Karachiites were well aware of its symbolic linkages but they could not have known of its destructive potential back then. Why, it must be asked, did the educated muhajir ethnopolitical elite engage in violence against the illiterate Pakhtun bus drivers and conductors whom they were not in economic competition with?
Did the educated muhajir elite aspire to positions of bus drivers and conductors in their search for employment? It appears nonsensical to even ask these questions but it is imperative to ask them if one is to rationalise the way violence between the two communities transpired and continues to do so even today.
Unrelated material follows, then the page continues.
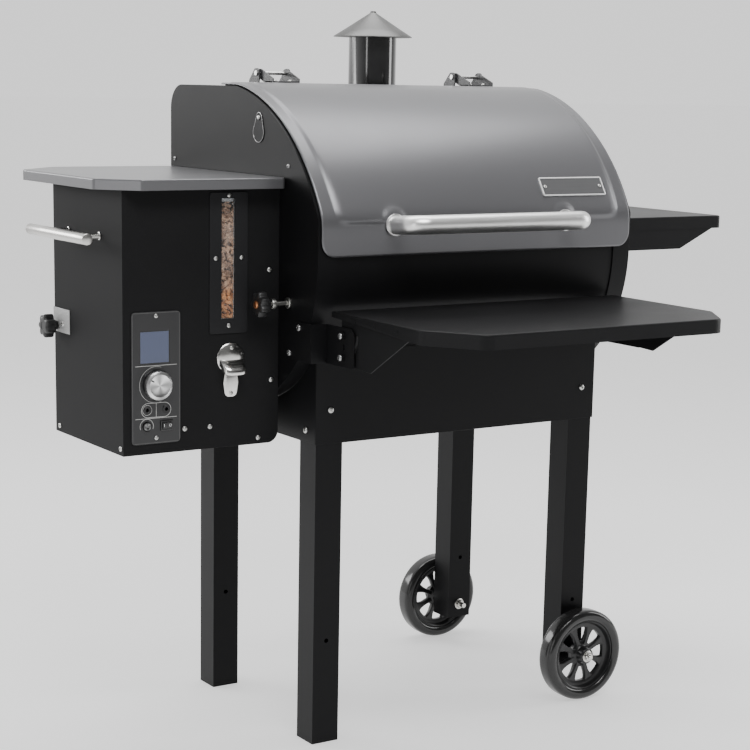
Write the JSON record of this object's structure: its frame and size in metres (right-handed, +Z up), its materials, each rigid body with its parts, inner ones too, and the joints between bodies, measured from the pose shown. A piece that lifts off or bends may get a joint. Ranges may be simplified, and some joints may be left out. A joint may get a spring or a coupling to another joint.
{
  "type": "pellet smoker grill",
  "caption": "Wheeled wood pellet smoker grill: barrel chamber with hinged lid, side pellet hopper with feed auger, folding front shelf, side shelf and chimney.",
  "frame": {"origin": "on the floor, under the middle of the whole object's plan rectangle", "axes": "+X along the barrel towards the wheels and side shelf, -Y towards the cook, +Z up"},
  "size_m": [1.3228, 1.026, 1.289],
  "materials": {
    "black_powder_coat": "fine textured powder coat",
    "lid_paint": "satin metallic paint",
    "brushed_steel": "brushed along the tube",
    "hopper_paint": "satin metallic paint",
    "shelf_paint": "hammered powder coat",
    "hinge_paint": "hammered paint",
    "rope_seal": "woven glass rope",
    "grate_enamel": "porcelain enamel",
    "bare_sheet": "bare rolled sheet",
    "motor_paint": "matt paint",
    "stainless": "polished rod",
    "gloss_enamel": "gloss enamel",
    "zinc_sheet": "zinc plated",
    "zinc_wire": "zinc plated wire",
    "clear_pane": "clear plastic",
    "panel_plate": "satin",
    "display_glass": "liquid crystal display",
    "opener_steel": "satin",
    "badge_aluminium": "satin",
    "button_steel": "satin",
    "hat_steel": "satin",
    "zinc_fastener": "zinc plated",
    "black_plastic": "moulded",
    "wheel_plastic": "moulded",
    "tyre_rubber": "smooth tread"
  },
  "bodies": {
    "frame": {"leg_front_left": "black_powder_coat", "leg_rear_left": "black_powder_coat", "leg_front_right": "black_powder_coat", "leg_rear_right": "black_powder_coat", "skirt_front": "black_powder_coat", "skirt_rear": "black_powder_coat", "skirt_left": "black_powder_coat", "skirt_right": "black_powder_coat", "barrel_shell": "black_powder_coat", "end_cap_left": "black_powder_coat", "end_cap_right": "black_powder_coat", "lid_hinge_base": "hinge_paint", "lid_gasket": "rope_seal", "cooking_grate": "grate_enamel", "warming_rack": "grate_enamel", "drip_tray": "bare_sheet", "fire_pot": "bare_sheet", "ash_cup": "bare_sheet", "auger_tube": "bare_sheet", "auger_motor": "motor_paint", "blower_case": "motor_paint", "temperature_probe": "stainless", "chimney_pipe": "gloss_enamel", "hopper_casing": "black_powder_coat", "hopper_bin": "zinc_sheet", "hopper_guard": "zinc_wire", "hopper_hinges": "black_powder_coat", "window_frame": "black_powder_coat", "window_pane": "clear_pane", "control_plate": "panel_plate", "display": "display_glass", "bottle_opener": "opener_steel", "hopper_handle": "black_powder_coat", "cleanout_door": "black_powder_coat", "shelf_arms": "black_powder_coat", "side_shelf_top": "shelf_paint", "side_shelf_brackets": "shelf_paint", "axles": "zinc_fastener", "panel_screws": "zinc_fastener", "power_inlet": "black_plastic"},
    "lid": {"lid_shell": "lid_paint", "lid_plate": "badge_aluminium", "lid_handle": "brushed_steel", "lid_hinge_ears": "hinge_paint"},
    "port_cover": {"port_cover": "black_powder_coat"},
    "auger": {"auger": "bare_sheet"},
    "blower_wheel": {"blower_wheel": "black_plastic"},
    "hopper_lid": {"hopper_lid": "hopper_paint"},
    "control_knob": {"control_knob": "black_plastic"},
    "power_button": {"power_button": "button_steel"},
    "flame_slide": {"flame_slide": "bare_sheet", "slide_knob": "black_plastic"},
    "cleanout_knob": {"cleanout_knob": "black_plastic"},
    "front_shelf": {"shelf_top": "shelf_paint", "shelf_gussets": "shelf_paint"},
    "chimney_hat": {"chimney_hat": "hat_steel"},
    "front_wheel": {"wheel_front": "wheel_plastic", "tyre_front": "tyre_rubber"},
    "rear_wheel": {"wheel_rear": "wheel_plastic", "tyre_rear": "tyre_rubber"}
  },
  "joints": [
    {"name": "lid_hinge", "type": "hinge", "parent": "frame", "child": "lid", "pos_m": [0.02138, 0.2, 1.162], "axis": [-1, 0, 0], "range_deg": [0, 95]},
    {"name": "port_cover_pivot", "type": "hinge", "parent": "frame", "child": "port_cover", "pos_m": [-0.31362, 0.036, 1.0865], "axis": [1, 0, 0], "range_deg": [-110, 110]},
    {"name": "auger_turn", "type": "hinge", "parent": "frame", "child": "auger", "pos_m": [-0.27863, 0.104, 0.64], "axis": [1, 0, 0], "continuous": true},
    {"name": "blower_turn", "type": "hinge", "parent": "frame", "child": "blower_wheel", "pos_m": [-0.41863, 0.27, 0.59], "axis": [0, 1, 0], "continuous": true},
    {"name": "hopper_lid_hinge", "type": "hinge", "parent": "frame", "child": "hopper_lid", "pos_m": [-0.42862, 0.351, 0.966], "axis": [-1, 0, 0], "range_deg": [0, 100]},
    {"name": "control_knob_turn", "type": "hinge", "parent": "frame", "child": "control_knob", "pos_m": [-0.54712, -0.05, 0.6518], "axis": [0, -1, 0], "continuous": true},
    {"name": "power_button_press", "type": "slide", "parent": "frame", "child": "power_button", "axis": [0, 1, 0], "range_m": [0, 0.002], "stiffness_N_per_m": 400, "springref_m": -0.001},
    {"name": "flame_slide_pull", "type": "slide", "parent": "frame", "child": "flame_slide", "axis": [-1, 0, 0], "range_m": [0, 0.11]},
    {"name": "cleanout_knob_turn", "type": "hinge", "parent": "frame", "child": "cleanout_knob", "pos_m": [-0.61862, 0.224, 0.724], "axis": [-1, 0, 0], "continuous": true},
    {"name": "shelf_fold", "type": "hinge", "parent": "frame", "child": "front_shelf", "pos_m": [0.02138, -0.2, 0.738], "axis": [1, 0, 0], "range_deg": [0, 90]},
    {"name": "chimney_hat_raise", "type": "slide", "parent": "frame", "child": "chimney_hat", "axis": [0, 0, 1], "range_m": [0, 0.03]},
    {"name": "front_wheel_spin", "type": "hinge", "parent": "frame", "child": "front_wheel", "pos_m": [0.29688, -0.14, 0.0875], "axis": [0, 1, 0], "continuous": true},
    {"name": "rear_wheel_spin", "type": "hinge", "parent": "frame", "child": "rear_wheel", "pos_m": [0.29688, 0.34, 0.0875], "axis": [0, 1, 0], "continuous": true}
  ]
}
Secondly, it is important to analyse the psychosis caused by childhood trauma, search for fun and fantasy or other altered mental states signifying depression and anxiety. But it is equally necessary to study other psychological variables – such as inappropriate learning, cognitive biases and dissonances and irrational thinking – in understanding how these variables have come to appropriate the imagination of the new muhajir ethnopolitical elite and their many followers.
Was the relative decline of muhajir representation in federal and provincial bureaucracies a function of discrimination or a shift among the educated muhajir middle class towards private sector employment where salaries were higher, for example? Aren’t muhajirs today seeking government employment as a means of socio-economic advancement relatively successfully?
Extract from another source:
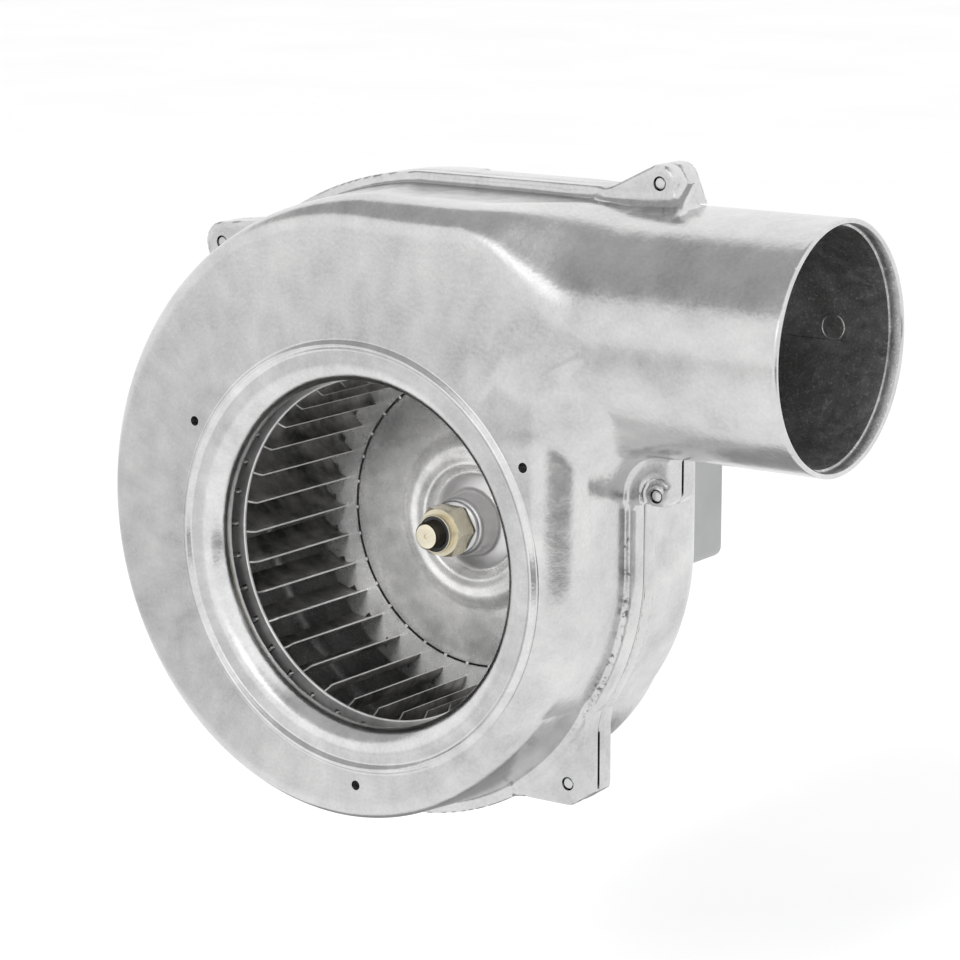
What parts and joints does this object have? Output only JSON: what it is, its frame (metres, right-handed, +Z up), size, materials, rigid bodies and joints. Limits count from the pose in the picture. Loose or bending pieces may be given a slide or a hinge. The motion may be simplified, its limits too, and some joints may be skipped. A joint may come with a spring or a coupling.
{
  "type": "combustion fan",
  "caption": "Boiler combustion fan: die-cast scroll casing with a round outlet pipe, sheet-metal impeller and an enclosed motor behind it.",
  "frame": {"origin": "centre of the round inlet, on the flat front face", "axes": "+Z up, +Y along the shaft from the inlet to the motor, +X towards the outlet pipe"},
  "size_m": [0.2659, 0.1842, 0.2279],
  "materials": {
    "cast": "as die-cast, lightly mottled, satin",
    "sheet": "aluminium-coated sheet, smooth",
    "steel": "bright zinc plated",
    "plated": "yellow passivated zinc",
    "painted": "smooth grey paint",
    "lamination": "varnished steel sheets",
    "copper": "enamelled copper wire",
    "brass": "bright",
    "graphite": "matt graphite",
    "plastic": "black, moulded",
    "fibre": "pressed gasket fibre, matt"
  },
  "bodies": {
    "casing": {"front_casing": "cast", "rear_casing": "cast", "casing_gasket": "fibre", "casing_screw_top": "steel", "casing_screw_right": "steel", "casing_screw_bottom": "steel", "casing_screw_left": "steel", "shaft_seal": "graphite", "seal_plate": "steel", "seal_screw_1": "steel", "seal_screw_2": "steel", "seal_screw_3": "steel", "motor_shield": "cast", "motor_housing": "painted", "tie_bolt_1": "steel", "tie_bolt_2": "steel", "tie_bolt_3": "steel", "tie_bolt_4": "steel", "stator_core": "lamination", "stator_winding": "copper", "front_bearing_outer": "steel", "rear_bearing_outer": "steel", "terminal_housing": "plastic", "terminal_blade_1": "brass", "terminal_blade_2": "brass", "terminal_blade_3": "brass"},
    "rotor": {"impeller_blades": "sheet", "impeller_front_ring": "sheet", "impeller_disc": "sheet", "impeller_hub": "steel", "clamp_washer": "steel", "clamp_nut": "plated", "motor_shaft": "steel", "cooling_wheel": "plastic", "motor_rotor": "lamination", "front_bearing_inner": "steel", "front_bearing_balls": "steel", "rear_bearing_inner": "steel", "rear_bearing_balls": "steel"}
  },
  "joints": [
    {"name": "impeller_spin", "type": "hinge", "parent": "casing", "child": "rotor", "pos_m": [0, 0, 0], "axis": [0, 1, 0], "continuous": true}
  ]
}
A rereading of muhajir discourse along these lines provides sufficient grounds to show how ethnic grievances are more assumed than demonstrated, involving denial by the muhajir community of its own empowerment in the 2000s. In our attempt to understand violence in Karachi it is the assumed, on which much violence rests, that needs debunking in the first place. Even while not taking a plunge in this direction, Cityscapes of Violence in Karachi remains an authoritative and valuable contribution to understanding Karachi and the perennial violence that plagues it.